My recent adventures in studying youth culture during the Spanish transition to democracy of the 1970s/early 80s brought me to the Estrecho Metro stop—a train station opened in 1929 in a working class neighbourhood called Tetuán.
Tetuán is made of approximately 49% of retired people, 11.74% unemployed, and 35% of the overall population is immigrant (source: FRAVM). Tetuán is also known for problems in education (source: http://www.tetuanmadrid.com/erosion-educacion-publica-espanola/). A lead brought me to a small store in the neighbourhood, HiperComics, owned by a guy who lived through the Movida himself, José.
Ill prepared for a summer rain, I ran to my destination, and talked with José (50) about the Movida. I also came across some rather important fanzines/primary source documents that I have been trying to get my hands on for the better part of the year. José was kind enough to let me take photos of some papers/letters from his personal collection which will be of considerable help to my research.

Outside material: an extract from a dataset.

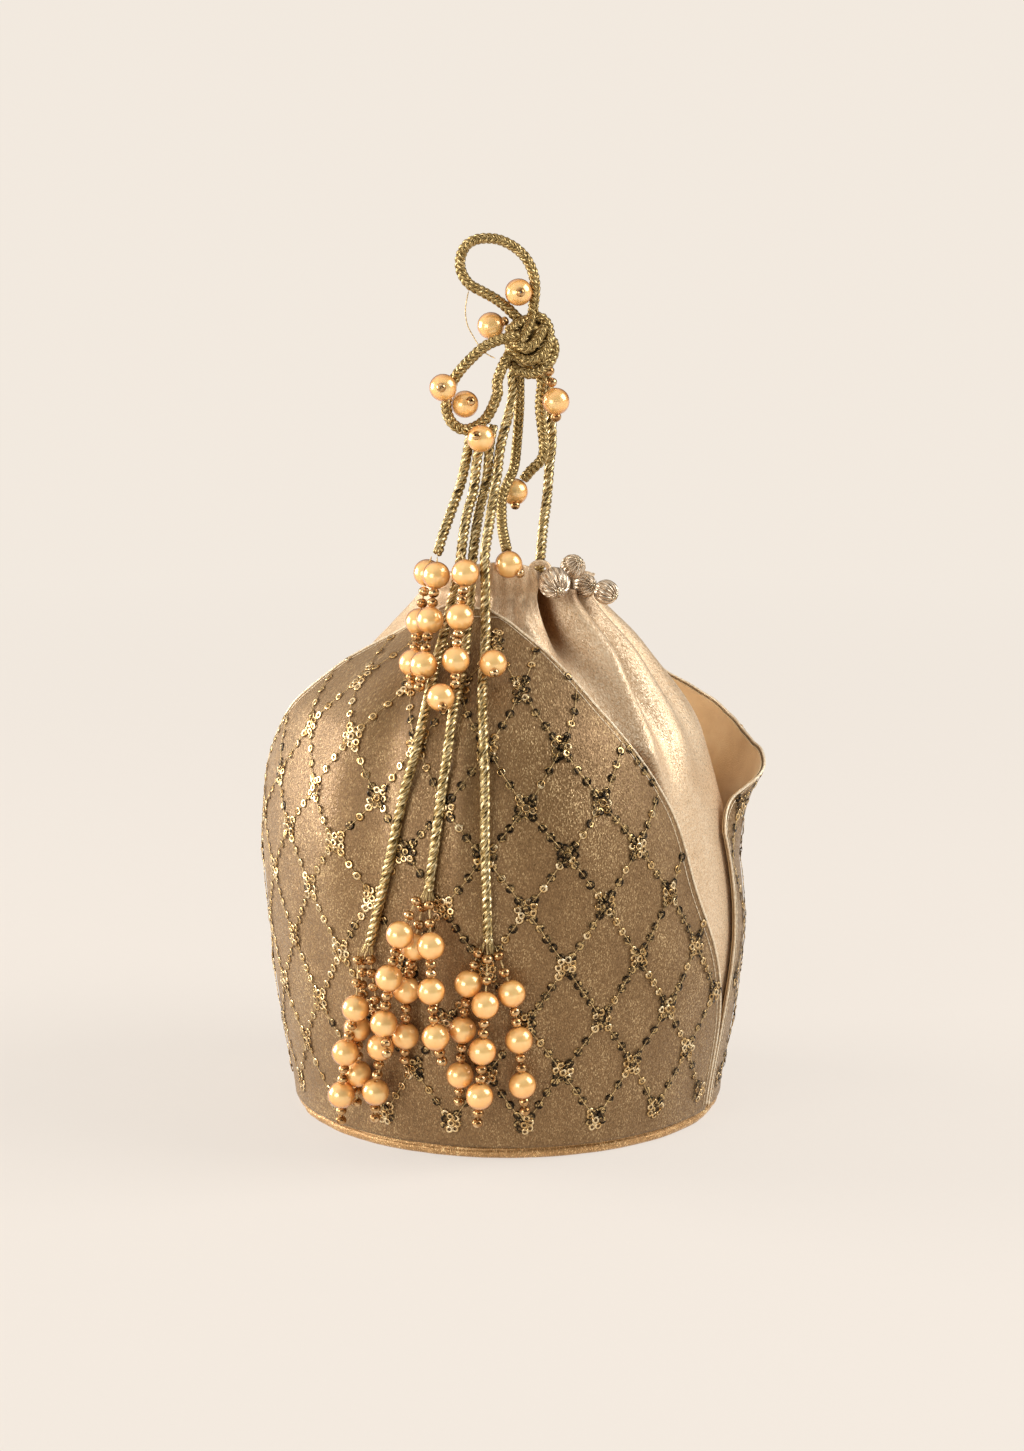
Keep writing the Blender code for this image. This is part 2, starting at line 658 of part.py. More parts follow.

José talked to me about the store’s transition to an Internet presence—his massive collection of books, papers, and comics was noticeably in disarray… He talked about the difficulties he has had in recent years in the store, but because of his online sales, things were going better. Despite the economic crisis that Spain has lived in since 2008, small businesses are changing their models and finding new ways to adapt.